В конце концов я решил, что должен сделать все возможное для своего освобождения, прибавив свои усилия к усилиям столь многих людей, в расчете, что мое обращение, быть может, как-то повлияет на неизвестный нам баланс сил "там, наверху". Когда наше освобождение стало фактом, взаимосвязь моего освобождения с судьбами других людей, с правами человека и гласностью, и трудности для меня и ответственность московской жизни проявились даже с большей силой, чем я мог то предполагать.
3 октября Люся отвезла меня на встречу с Андреевым. Она осталась ждать у кафе "Дружба" (в 1984 году, когда Люся ездила на допросы, она тоже оставляла там машину), а я пошел в прокуратуру.
Андреев действительно приехал по моему письму Горбачеву об узниках совести. "Ответом на письмо", однако, его сообщение назвать было трудно. Он сказал, что прокуратуре было поручено разобраться и что все упомянутые мною лица осуждены совершенно законно (он упомянул также о проверке медицинских экспертиз, видимо, в связи с психиатрическими делами). На все мои вопросы, которые я задавал с целью что-то конкретизировать или уточнить, он отвечал крайне расплывчато и неоднозначно. В частности, он так и не сказал, видел ли мое письмо Горбачев. Лишь в телефонном разговоре с М. С. Горбачевым я узнал, что на самом деле видел. Я упоминал в своих вопросах Марченко, но Андреев ушел от обсуждения. В конце часовой беседы я выразил неудовлетворенность его ответом, сказал, что по моему письму было необходимо общее политическое решение об освобождении всех узников совести, исправляющее несправедливость (я повторил заключительную формулировку письма). Андреев категорически отказался взять мое новое письмо, сказав, что он - не курьер.
В последующие недели я несколько переработал письмо и 23 октября отправил на имя Генерального секретаря. Люся считала, что не следует торопиться отправлять письмо, что-то ей в нем не нравилось. Однако я, приняв решение, не видел необходимости откладывать его исполнение. Возможно, это мое письмо Горбачеву и не сыграло какой-либо роли в нашем освобождении. Существуют слухи, что вопрос дебатировался уже с лета 1986 года, а может, и раньше. Но нельзя исключить и обратное - что письмо явилось тем маленьким толчком, который вызывает лавину. Впрочем, я больше склоняюсь к первому предположению.

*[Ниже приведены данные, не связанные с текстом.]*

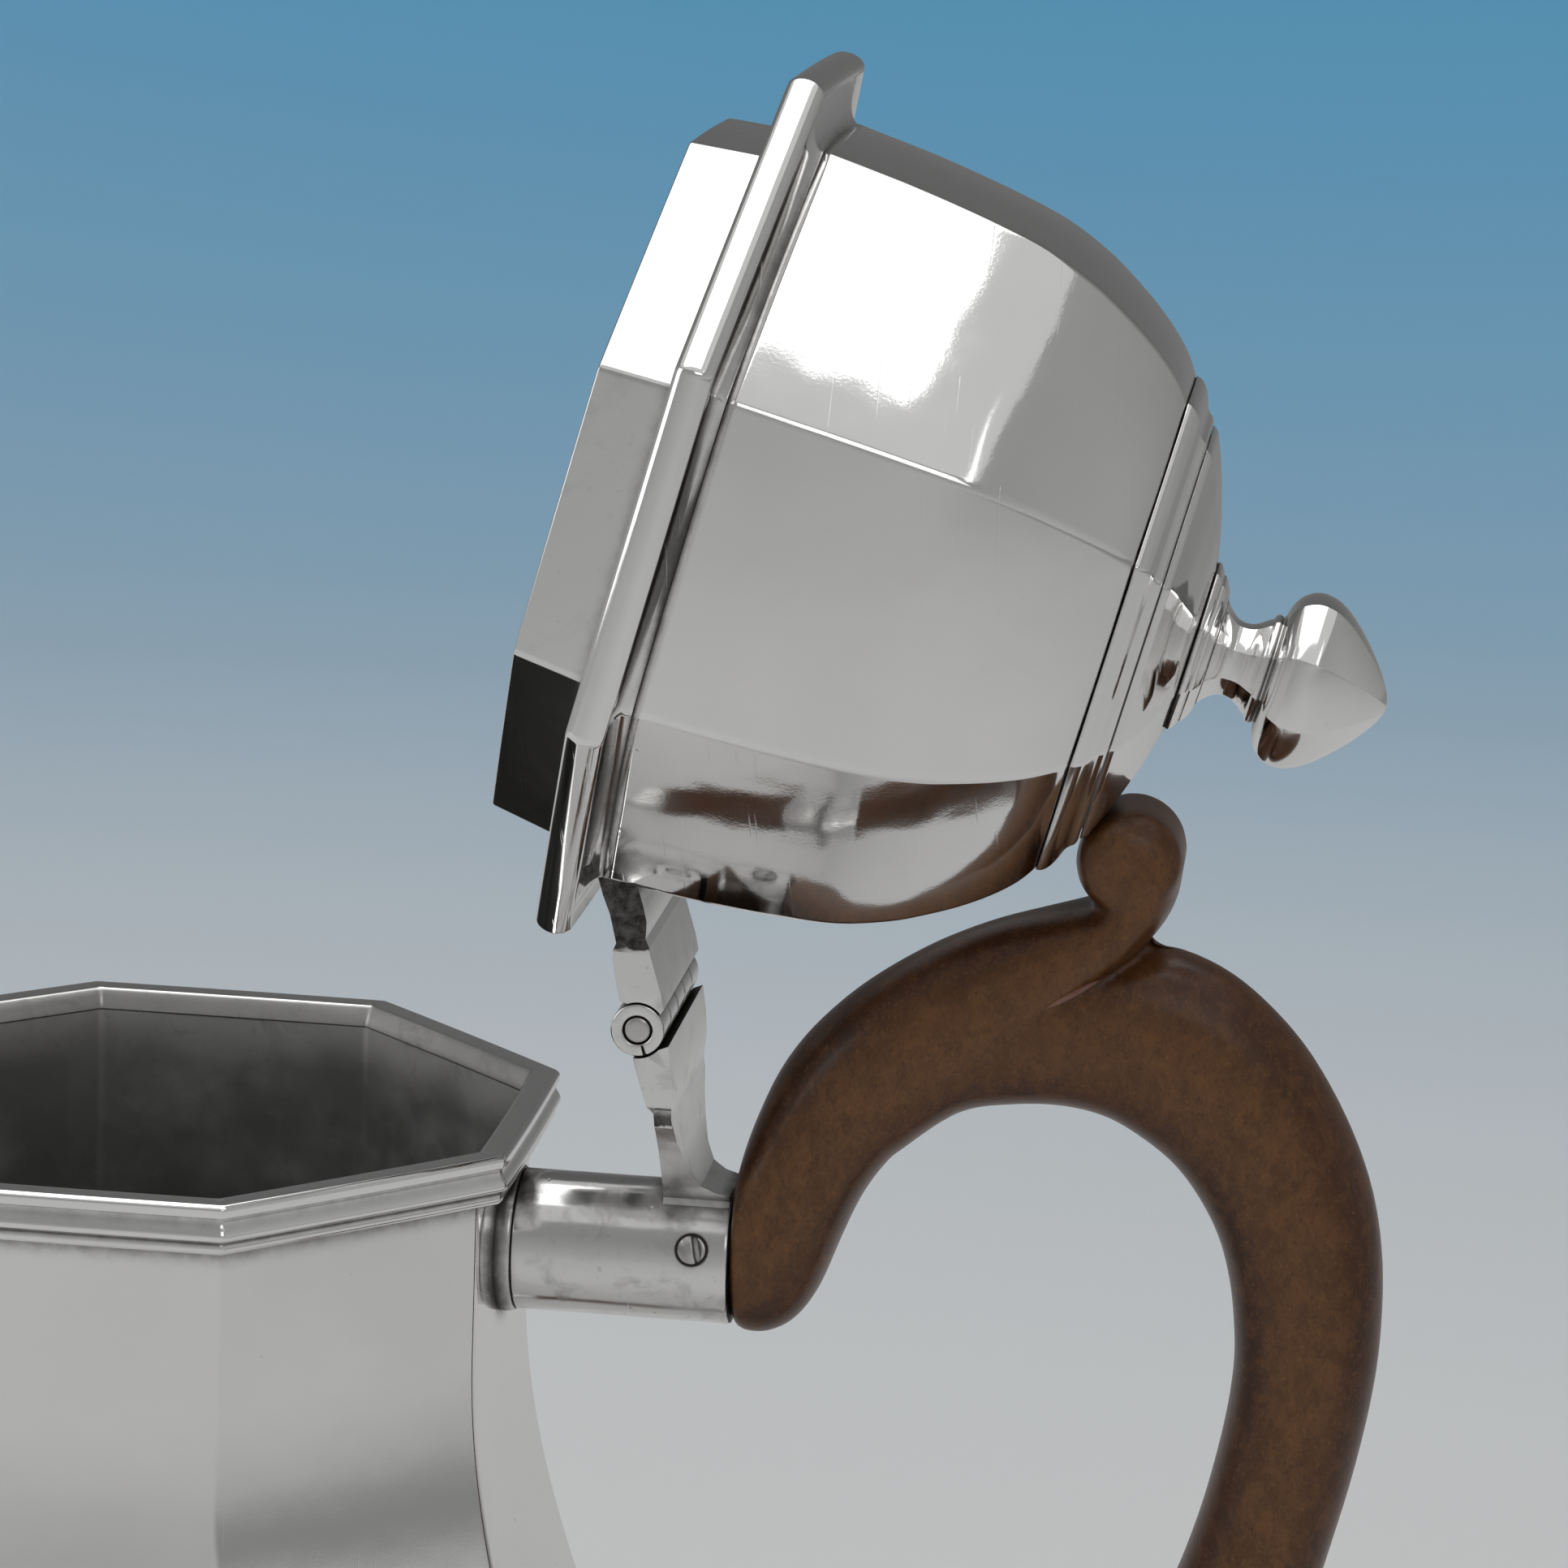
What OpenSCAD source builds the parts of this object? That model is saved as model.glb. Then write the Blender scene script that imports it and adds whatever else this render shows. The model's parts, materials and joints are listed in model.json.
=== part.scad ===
// Octagonal baluster coffee pot with a tall hinged dome lid and a carved wooden handle.
// The pot's axis is Z, the foot stands on z = 0, the handle is on +X and the spout on -X.
// The lid stands open, leaning back on the scroll of the handle.

/* [Pot] */
// Height of the rim above the table
rim_h = 178; // [165:1:215]
// Corner radius of the octagonal rim
rim_r = 44; // [38:0.5:53]
// Corner radius of the belly
belly_r = 63; // [54:0.5:76]
// Height of the widest part of the belly
belly_h = 62; // [52:1:75]
// Corner radius of the waist above the foot
waist_r = 35; // [29:0.5:42]
// Height of the waist above the table
waist_h = 17; // [14:0.5:21]
// Length of the straight neck under the rim
neck_len = 23; // [19:0.5:28]
// Thickness of the sheet silver
wall = 1; // [0.8:0.05:1.4]
// How far the rim stands out past the neck
rim_step = 2.6; // [2:0.1:3.4]
// Thickness of the flat rim ring
rim_t = 1.2; // [0.9:0.1:1.6]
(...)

В своем письме я писал, что семь лет назад был без решения суда, т. е. беззаконно, депортирован. Я не допускал нарушений закона и государственной тайны. Нахожусь в условиях беспрецедентной изоляции, так же, как моя жена. Приговор и клеветническая пресса переносят на нее ответственность за мои действия. Далее я писал о состоянии нашего здоровья. Я счел также необходимым написать: "Я повторяю свое обязательство прекратить открытые общественные выступления, кроме исключительных случаев, когда я, по выражению Л. Толстого, не могу молчать".
Я повторил тем самым устную формулировку, содержавшуюся в разговоре с Соколовым 5 сентября 1985 года. Сейчас, оказавшись в Москве, я могу только мечтать о меньшем объеме общественной деятельности. В конце письма я упомянул свои заслуги в прошлом, в том числе в заключении Московского договора о запрещении испытаний в трех средах. Я напомнил о своем письме об освобождении узников совести (что представлялось мне особенно важным!) и о работах вместе с И. Е. Таммом по МТР, выразив готовность принять участие в обсуждениях программ международного сотрудничества в этой области (исправляя тем свою оплошность с Линде). Письмо я окончил словами: "Я надеюсь, что Вы сочтете возможным прекратить мою изоляцию и ссылку жены". Отправив письмо, я больше о нем не вспоминал в течение ближайших полутора месяцев.
Меня не переставали волновать вопросы ядерной энергетики, ее безопасности. Несомненно, человечество не может отказаться от использования ядерной энергии.